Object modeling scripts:
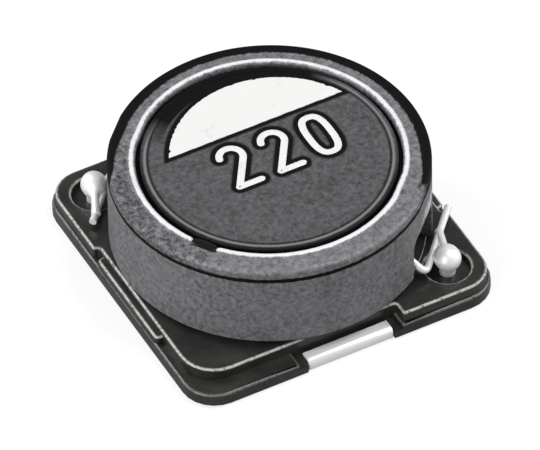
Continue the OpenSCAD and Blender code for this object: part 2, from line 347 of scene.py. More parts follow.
# %% Curves in a plane
def arc(centre, radius, start, end, count):
    """Points at centre + radius * (cos, sin) of angles spaced evenly from start to end."""
    a = np.radians(np.linspace(start, end, count))
    return np.stack([centre[0] + radius * np.cos(a), centre[1] + radius * np.sin(a)], 1)


def line(start, end, count):
    """Points spaced evenly from start to end."""
    return np.linspace(start, end, count)


def chain(*runs):
    """Runs joined end to end, without the points that repeat."""
    points = np.vstack(runs)
    far = np.linalg.norm(points - np.roll(points, 1, 0), axis=1) > 1e-5
    return points[far]


# %% The ring's half section and its tunnels
LIP_R, LIP_H = 0.15, 0.05         # the bead round the mouth
SHOULDER_R = 0.16
SEAM_DROP, SEAM_R = 0.47, 0.05    # the pressing line below the top
FOOT_C = 0.12
TUNNEL_W, TUNNEL_H, TUNNEL_R = 2.3, 1.85, 0.5
TUNNEL_AT = -45                   # direction of the first tunnel; the other is opposite
CHIP_AT, CHIP_DEPTH = -146, 0.07  # the bead's one flaw
FRONT, LEFT, SOOT_AT = -108, 178, 58   # middles of the bright bead, the dull top, the soot
SOOT_TURNS = [60, 85, 100, 112]   # degrees from the soot's middle, and where it starts there
SOOT_RADII = [5.36, 5.42, 5.6, RING_R + 0.15]
RUB, DULL = 0.68, 0.43            # strength over a tunnel, and of the dull top


def ring_section():
    """Closed outline (r, z): up the bore, round the bead, over the shoulder, down past the
    pressing line, and back along the foot."""
    shoulder = RING_TOP - LIP_H
    meet = math.degrees(math.asin((LIP_R - LIP_H) / LIP_R))
    seam = RING_TOP - SEAM_DROP
    return chain(
        line((BORE_R, SEAT_Z + FOOT_C), (BORE_R, RING_TOP - LIP_R), 12),
        arc((BORE_R + LIP_R, RING_TOP - LIP_R), LIP_R, 180, meet, 14),
        line((BORE_R + LIP_R * (1 + math.cos(math.radians(meet))), shoulder),
             (RING_R - SHOULDER_R, shoulder), 14),
        arc((RING_R - SHOULDER_R, shoulder - SHOULDER_R), SHOULDER_R, 90, 0, 8),
        line((RING_R, shoulder - SHOULDER_R), (RING_R, seam + SEAM_R), 6),
        arc((RING_R, seam), SEAM_R, 90, 270, 9),
        line((RING_R, seam - SEAM_R), (RING_R, seam - 0.15), 5),
        line((RING_R, seam - 0.15), (RING_R, SEAT_Z + FOOT_C), 22),
        line((RING_R - FOOT_C, SEAT_Z), (BORE_R + FOOT_C, SEAT_Z), 6))


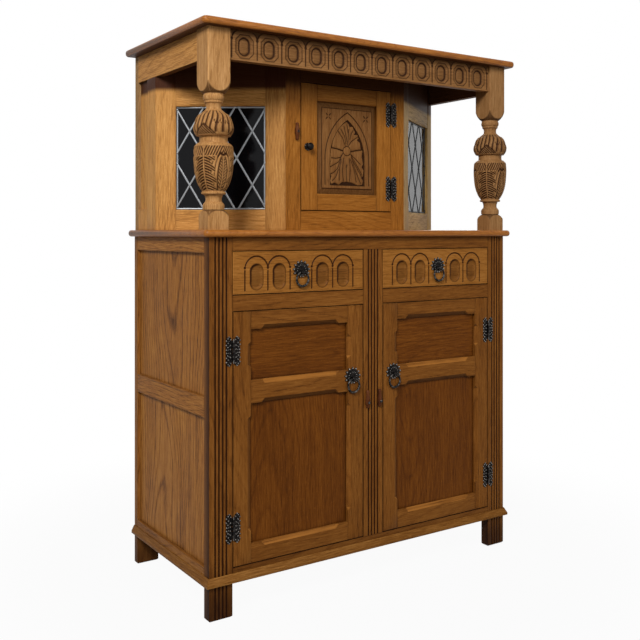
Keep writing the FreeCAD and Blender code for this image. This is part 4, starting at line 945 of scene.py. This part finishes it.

WHAT TO PRODUCE: Write down again the exact lines running from the beginning of the data to the line containing "RUB, DULL = 0.68, 0.43", with both ends included.

FINAL RESULT:
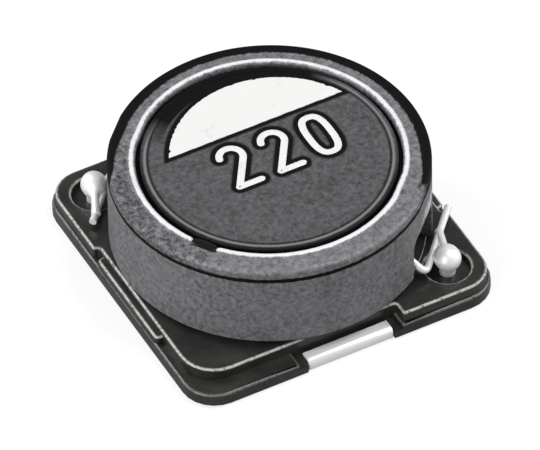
Continue the OpenSCAD and Blender code for this object: part 2, from line 347 of scene.py. More parts follow.
# %% Curves in a plane
def arc(centre, radius, start, end, count):
    """Points at centre + radius * (cos, sin) of angles spaced evenly from start to end."""
    a = np.radians(np.linspace(start, end, count))
    return np.stack([centre[0] + radius * np.cos(a), centre[1] + radius * np.sin(a)], 1)


def line(start, end, count):
    """Points spaced evenly from start to end."""
    return np.linspace(start, end, count)


def chain(*runs):
    """Runs joined end to end, without the points that repeat."""
    points = np.vstack(runs)
    far = np.linalg.norm(points - np.roll(points, 1, 0), axis=1) > 1e-5
    return points[far]


# %% The ring's half section and its tunnels
LIP_R, LIP_H = 0.15, 0.05         # the bead round the mouth
SHOULDER_R = 0.16
SEAM_DROP, SEAM_R = 0.47, 0.05    # the pressing line below the top
FOOT_C = 0.12
TUNNEL_W, TUNNEL_H, TUNNEL_R = 2.3, 1.85, 0.5
TUNNEL_AT = -45                   # direction of the first tunnel; the other is opposite
CHIP_AT, CHIP_DEPTH = -146, 0.07  # the bead's one flaw
FRONT, LEFT, SOOT_AT = -108, 178, 58   # middles of the bright bead, the dull top, the soot
SOOT_TURNS = [60, 85, 100, 112]   # degrees from the soot's middle, and where it starts there
SOOT_RADII = [5.36, 5.42, 5.6, RING_R + 0.15]
RUB, DULL = 0.68, 0.43            # strength over a tunnel, and of the dull top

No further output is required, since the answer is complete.